# [TASK BRIEF]
Take the listing and print it in full, exactly as given.

# [DATA SEGMENT]

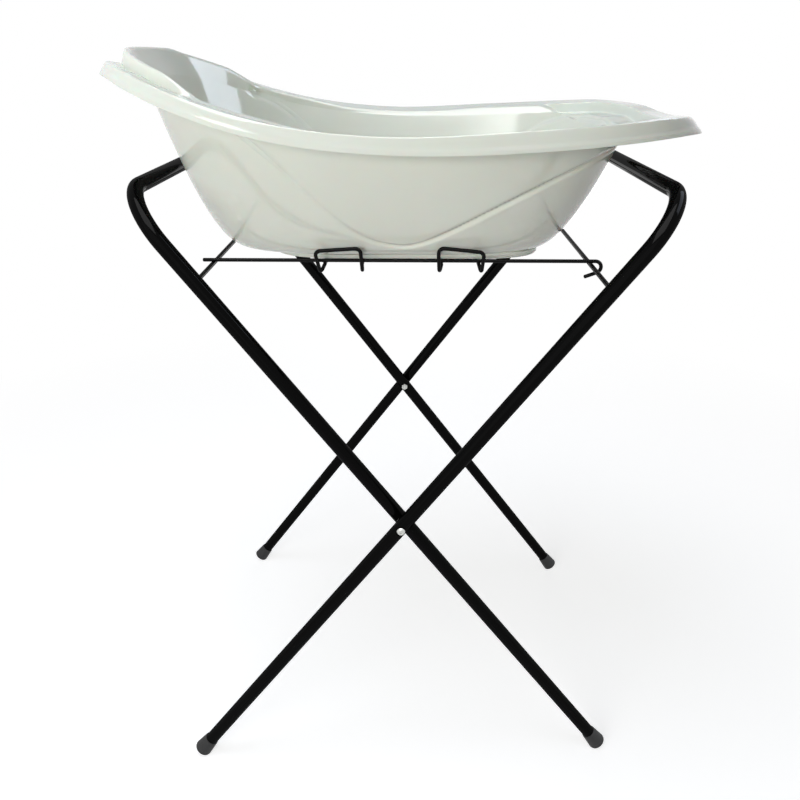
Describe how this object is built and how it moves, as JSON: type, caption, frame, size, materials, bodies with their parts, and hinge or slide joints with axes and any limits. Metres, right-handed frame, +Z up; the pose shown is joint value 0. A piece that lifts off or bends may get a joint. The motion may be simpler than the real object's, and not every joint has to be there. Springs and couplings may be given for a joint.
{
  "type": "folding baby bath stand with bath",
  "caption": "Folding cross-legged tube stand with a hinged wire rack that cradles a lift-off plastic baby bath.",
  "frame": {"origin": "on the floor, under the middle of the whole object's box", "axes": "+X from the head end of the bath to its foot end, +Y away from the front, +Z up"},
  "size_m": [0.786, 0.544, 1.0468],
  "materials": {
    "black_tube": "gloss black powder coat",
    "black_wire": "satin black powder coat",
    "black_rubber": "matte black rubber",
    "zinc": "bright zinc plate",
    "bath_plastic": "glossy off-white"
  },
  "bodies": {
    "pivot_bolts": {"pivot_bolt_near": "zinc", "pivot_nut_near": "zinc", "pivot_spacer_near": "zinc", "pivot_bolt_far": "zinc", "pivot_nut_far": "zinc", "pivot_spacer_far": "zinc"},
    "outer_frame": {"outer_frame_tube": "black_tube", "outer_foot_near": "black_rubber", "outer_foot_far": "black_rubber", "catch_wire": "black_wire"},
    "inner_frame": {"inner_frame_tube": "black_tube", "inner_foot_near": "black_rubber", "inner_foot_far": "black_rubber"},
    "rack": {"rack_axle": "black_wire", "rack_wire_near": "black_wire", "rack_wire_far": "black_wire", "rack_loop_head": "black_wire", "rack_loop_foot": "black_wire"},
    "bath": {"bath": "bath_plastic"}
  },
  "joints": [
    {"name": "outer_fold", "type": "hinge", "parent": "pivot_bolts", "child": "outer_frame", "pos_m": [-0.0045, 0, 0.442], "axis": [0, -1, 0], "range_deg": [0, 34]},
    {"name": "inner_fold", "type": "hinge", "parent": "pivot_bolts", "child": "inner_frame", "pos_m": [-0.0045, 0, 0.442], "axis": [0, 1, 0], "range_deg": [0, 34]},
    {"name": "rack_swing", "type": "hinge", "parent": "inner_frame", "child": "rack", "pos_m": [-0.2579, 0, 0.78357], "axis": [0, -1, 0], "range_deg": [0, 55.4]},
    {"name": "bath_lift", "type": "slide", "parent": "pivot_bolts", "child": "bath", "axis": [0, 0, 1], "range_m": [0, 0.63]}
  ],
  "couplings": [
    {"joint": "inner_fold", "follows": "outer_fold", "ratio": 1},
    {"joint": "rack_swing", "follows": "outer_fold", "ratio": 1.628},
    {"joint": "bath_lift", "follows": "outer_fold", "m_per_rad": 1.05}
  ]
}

# [WRITTEN REPLY]
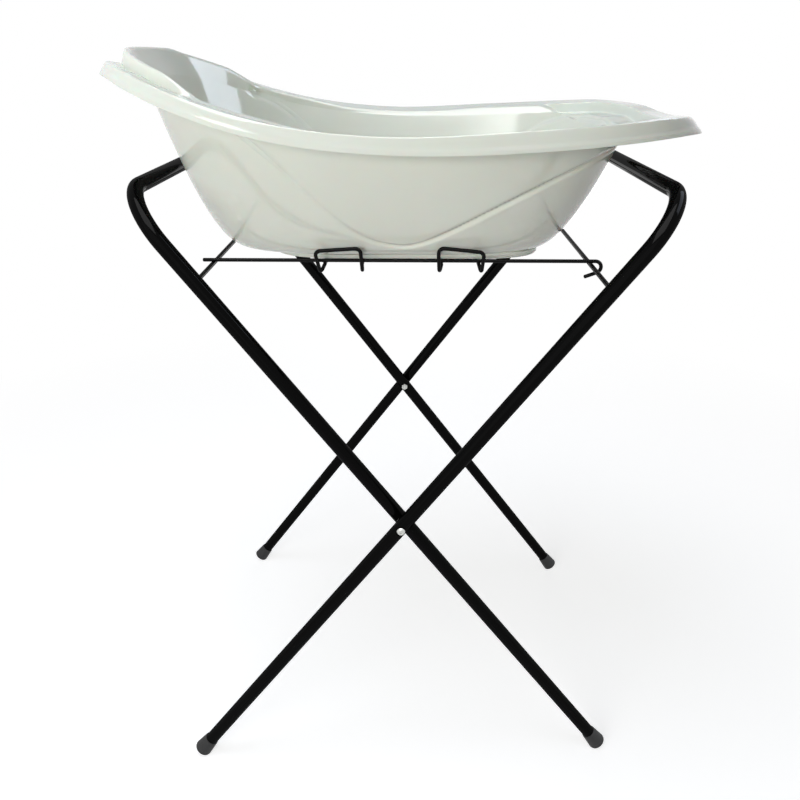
Describe how this object is built and how it moves, as JSON: type, caption, frame, size, materials, bodies with their parts, and hinge or slide joints with axes and any limits. Metres, right-handed frame, +Z up; the pose shown is joint value 0. A piece that lifts off or bends may get a joint. The motion may be simpler than the real object's, and not every joint has to be there. Springs and couplings may be given for a joint.
{
  "type": "folding baby bath stand with bath",
  "caption": "Folding cross-legged tube stand with a hinged wire rack that cradles a lift-off plastic baby bath.",
  "frame": {"origin": "on the floor, under the middle of the whole object's box", "axes": "+X from the head end of the bath to its foot end, +Y away from the front, +Z up"},
  "size_m": [0.786, 0.544, 1.0468],
  "materials": {
    "black_tube": "gloss black powder coat",
    "black_wire": "satin black powder coat",
    "black_rubber": "matte black rubber",
    "zinc": "bright zinc plate",
    "bath_plastic": "glossy off-white"
  },
  "bodies": {
    "pivot_bolts": {"pivot_bolt_near": "zinc", "pivot_nut_near": "zinc", "pivot_spacer_near": "zinc", "pivot_bolt_far": "zinc", "pivot_nut_far": "zinc", "pivot_spacer_far": "zinc"},
    "outer_frame": {"outer_frame_tube": "black_tube", "outer_foot_near": "black_rubber", "outer_foot_far": "black_rubber", "catch_wire": "black_wire"},
    "inner_frame": {"inner_frame_tube": "black_tube", "inner_foot_near": "black_rubber", "inner_foot_far": "black_rubber"},
    "rack": {"rack_axle": "black_wire", "rack_wire_near": "black_wire", "rack_wire_far": "black_wire", "rack_loop_head": "black_wire", "rack_loop_foot": "black_wire"},
    "bath": {"bath": "bath_plastic"}
  },
  "joints": [
    {"name": "outer_fold", "type": "hinge", "parent": "pivot_bolts", "child": "outer_frame", "pos_m": [-0.0045, 0, 0.442], "axis": [0, -1, 0], "range_deg": [0, 34]},
    {"name": "inner_fold", "type": "hinge", "parent": "pivot_bolts", "child": "inner_frame", "pos_m": [-0.0045, 0, 0.442], "axis": [0, 1, 0], "range_deg": [0, 34]},
    {"name": "rack_swing", "type": "hinge", "parent": "inner_frame", "child": "rack", "pos_m": [-0.2579, 0, 0.78357], "axis": [0, -1, 0], "range_deg": [0, 55.4]},
    {"name": "bath_lift", "type": "slide", "parent": "pivot_bolts", "child": "bath", "axis": [0, 0, 1], "range_m": [0, 0.63]}
  ],
  "couplings": [
    {"joint": "inner_fold", "follows": "outer_fold", "ratio": 1},
    {"joint": "rack_swing", "follows": "outer_fold", "ratio": 1.628},
    {"joint": "bath_lift", "follows": "outer_fold", "m_per_rad": 1.05}
  ]
}